The meat industry is making a big shift toward sustainable meat processing, with its water footprint as one of the movement’s main focuses. It currently takes about 1,847 gallons of water to produce one pound of ground beef. This is not only an environmental concern, but an economic one. At these rates, it costs about $2.77 of water per pound of beef for producers in the USA.

Much of the water used across the line of production is spent in the rigorous meat industry sanitation process.

For high-volume meat operations, the process of properly washing and cleaning an entire facility’s worth of parts could mean thousands of dollars spent on water alone, not considering expensive caustic chemicals and sanitizers. Handwashing, or outdated washers, could cost your operations thousands in wasted resources.

To minimize the impact on the environment, and on their bottom line, meat producers of all sizes and sectors have turned to a modernized approach to washing and sanitizing: automated industrial washers.

Automated industrial washers are stainless-steel systems designed to wash and sanitize high volumes of process items, either in batches or with a continuous conveyor belt system.

Many of these automated washers are created with resource efficiency in mind. Water-recirculating wash tanks conserve water and expensive cleaning chemicals, keeping resource costs down at the facility. In addition, they’re designed with electricity-efficient pumps to minimize your electric bill.

How Much Water Do You Really Save?

An efficiency-focused automated washer uses a fraction of the resources of its counterparts, and even less when compared to handwashing.

The Douglas Clean Out of Place (COP) Parts washer, for example, uses about 300 gallons of water to complete four high-volume loads of cleaning parts. By comparison, a Strahman washdown hose (standard for industrial handwashing), utilizes 15-20 gallons per minute.
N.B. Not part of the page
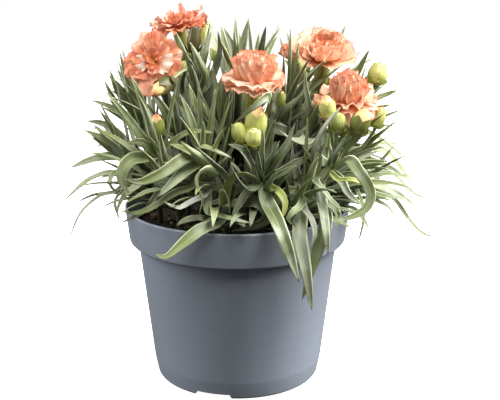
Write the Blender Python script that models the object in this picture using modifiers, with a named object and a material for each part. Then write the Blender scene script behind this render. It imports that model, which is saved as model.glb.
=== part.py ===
"""A dwarf carnation (Dianthus) in its plastic growing pot, as a Blender script.

Metres, +Z up. The origin is the centre of the pot's underside, and -Y is the side it is viewed from.
The plant was laid out on a photograph: places are given as a pixel of that 500 x 400 picture and a
depth Y, and seen() turns the two into a point. Everything else is a real size.
"""

import math
import random

import bmesh
import bpy
from mathutils import Quaternion, Vector

# The pot: a growing pot of nominal size 13 cm
POT_HEIGHT = 0.102
RIM_RADIUS = 0.065
COLLAR_HEIGHT = 0.0205
COLLAR_FOOT_RADIUS = 0.0627
SHOULDER_RADIUS = 0.0578
CREASE_HEIGHT = 0.010
CREASE_RADIUS = 0.0496
FOOT_RADIUS = 0.0478
WALL = 0.0012
RAISED_FLOOR = 0.0026
CENTRE_PAD_RADIUS = 0.020
POT_STEPS = 40
NOTCHES = 3
NOTCH_FIRST_ANGLE = math.radians(-107.5)
NOTCH_WIDTH = 0.024
DRAIN_HOLES = 6
DRAIN_RADIUS = 0.0035
DRAIN_CIRCLE = 0.032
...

Conservatively, if it takes 30 minutes to clean an entire load of parts. That’s 600 gallons of water per load, or 2,400 gallons for four loads, cleaned with the Strahman. If you do only four loads a day, that’s a difference of $164 and $1314 spent on water per year.

Automated Washer Applications in Meat Processing

You can automate washing across your whole facility, not just on one end of the processing line. While cabinet washers and tunnel washers can be used for a wide variety of product contact items, there are automated wash systems for more than just utensils and containers.

Below are a few of the many ways you can automate the way you wash your facility.

Bakery/Oven/Transport Racks

Commercial rack washers are designed to clean and sanitize large industrial racks, alone or loaded with wash items. These include bakery racks, oven racks, smoke trucks, transport racks, and beyond.

Conveyor Belts

Instead of cleaning yards of conveyor belt by hand, automated conveyor belt washers speed up and simplify the process, offering full-coverage sanitation. Simply mount them on the belt and turn your machine on, letting the belt washer run until the belt is perfectly clean and sanitized.

Machine Parts

Capital equipment often has parts that must be cleaned, but are oddly-shaped, making them difficult to fully sanitize with a traditional washer. As a result, many processors turn to handwashing these pieces. Instead, you can use an automated immersion washer that uses underwater jets in a tank of water and chemicals to get all the nooks and crannies.

As time goes on, many operations are turning to sustainable meat processing to conserve resources and money. Switching to resource-conscious automated washers is an effective way to make your production line greener, in more ways than one.